OK...steradian and radian are variants of each other. Electricity and magnetism are variants of each other. Energy and matter are variants of each other.

 

That's only slightly related to this string. The questjion:

How does 2pi play in? What does it mean? When it's plugged into an equation, what does it do to that equation?

Posted

The short answer is that when calculating radians, 2pi is the same as 2piX withouth the X, which means you take out the dimension. So 2pi gives you a dimensionless value which is useful in all kinds of applications.

 

And this I am quite sure is overly simplistic and needs some elaboration by our skilled members...

Posted

almost always when an equation has a 2pi (or pi) in it, it has something to do with circular symmetries, but i dont really understand your question...

Bo

Posted

hmm essential is that 2pi is the circumference of the unit circle. and that some wiseguys decided that it then is convenient to define an anglemeasurement, for which a complete circle is 2pi radians

the fact that this is equal to 360 degrees is completely trivial; it is just 2 quantities that are defined in the same way:

2pi radians=360 degrees = 904.2 Ftwogl, where 1 Ftwogl is defined to be 1/(904.2) of the angular measurement.

 

Bo

Posted

Not trivial at all, Bo.....particularly as concerns mechanical engineering. Otherwise, it is the radian by which we are able to correlate distance on the arc with that of the radius which subtends it. Like root 2 - radian rules.

Posted

Originally posted by: Tormod

The short answer is that when calculating radians, 2pi is the same as 2piX withouth the X, which means you take out the dimension. So 2pi gives you a dimensionless value which is useful in all kinds of applications.

 

Tormod, what do you mean by the dimensions?

Posted

The nomenclature related to 2 Pi is used to explain the characteristics of alternating current (AC) and/or electromagnetic signals.
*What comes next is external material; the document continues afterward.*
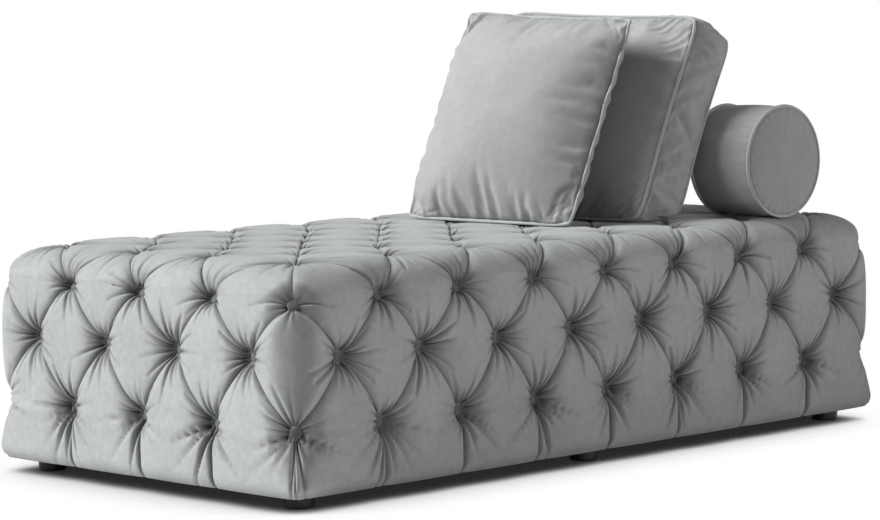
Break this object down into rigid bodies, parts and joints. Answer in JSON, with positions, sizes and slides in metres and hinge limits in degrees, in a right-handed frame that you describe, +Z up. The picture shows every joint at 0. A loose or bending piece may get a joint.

In the following URL, look in the section titled, "Angular Relationships of a Sinewave".

 

Sinewaves

Posted

And then there is just pi itself, a highly controversial subject in my quarters.

 

I'm just a farmboy with no formal education, but it will take some doing to convince me that the area to any closed continuum can be defined by a ratio of line to arc that does not give either a whole figure or ending decimal.